После общения с матушкой я слегка приободрился и решил разработать собственную программу выхода из кризиса. Цель программы - заставить мозг вспомнить исчезнувшие невесть куда год и девять месяцев. Пути достижения цели объективный и субъективный. Объективный путь - это сбор информации о том, что реально происходило за минувшие два года, иными словами - чтение газет и журналов за весь "темный" период. Субъективный - тщательное, вдумчивое прочтение двух своих книг, той, которую я к моменту поворота с Садового кольца написал только наполовину, и второй, про риэлтеров. Я был уверен, что, поймав ту эмоциональную волну, на которой писались книги, проникнув в мысли, которые заложены в тексте, я восстановлю свое состояние и себя самого на тот забытый период.

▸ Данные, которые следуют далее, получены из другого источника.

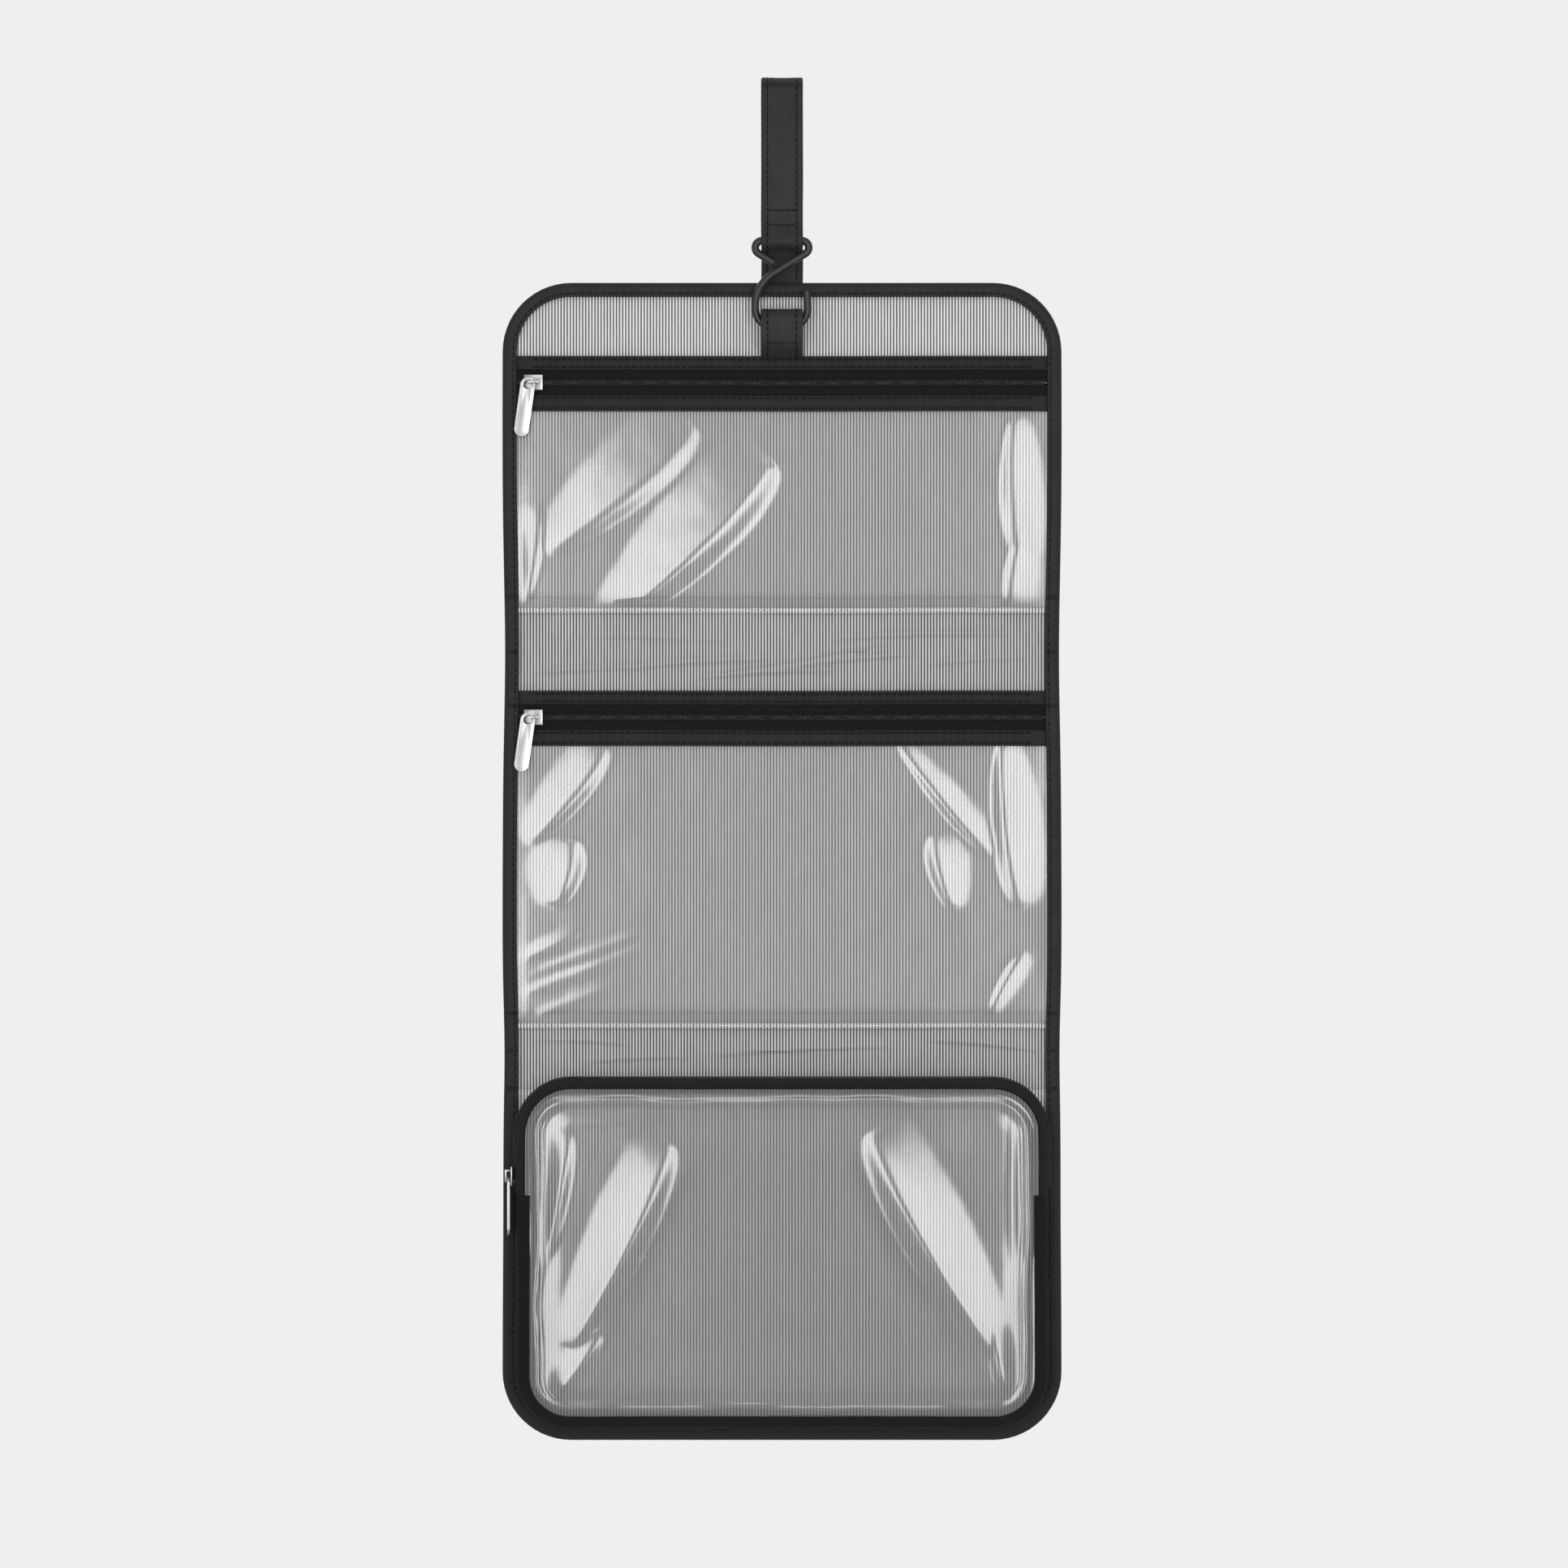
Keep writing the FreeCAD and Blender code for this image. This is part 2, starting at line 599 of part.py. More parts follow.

План был, вероятно, хорош, но проверить его эффективность оказалось не так легко. Читать я не мог. То есть мог, конечно, но только крупный шрифт, при хорошем освещении и недолго. Об этом меня предупреждал и талдомский доктор Василий Григорьевич, дескать, от чтения будет первое время болеть голова, но я не поверил. Как это так - от чтения голова будет болеть? Я с детства был книжным мальчиком, для меня страницы с буквами, складывающимися в волшебные слова, из которых сплетается чудесная, увлекательная, неповторимая история, - это святое, это источник восторга и слез, это ни с чем не сравнимое чувство, которое появляется, когда вдруг начинает казаться, что ты проник в тайный смысл текста, в душу автора, что ты видишь, слышишь и осязаешь его скрытую боль, его личные сомнения и его собственные открытия. Чтение - это счастье а разве от счастья может болеть голова?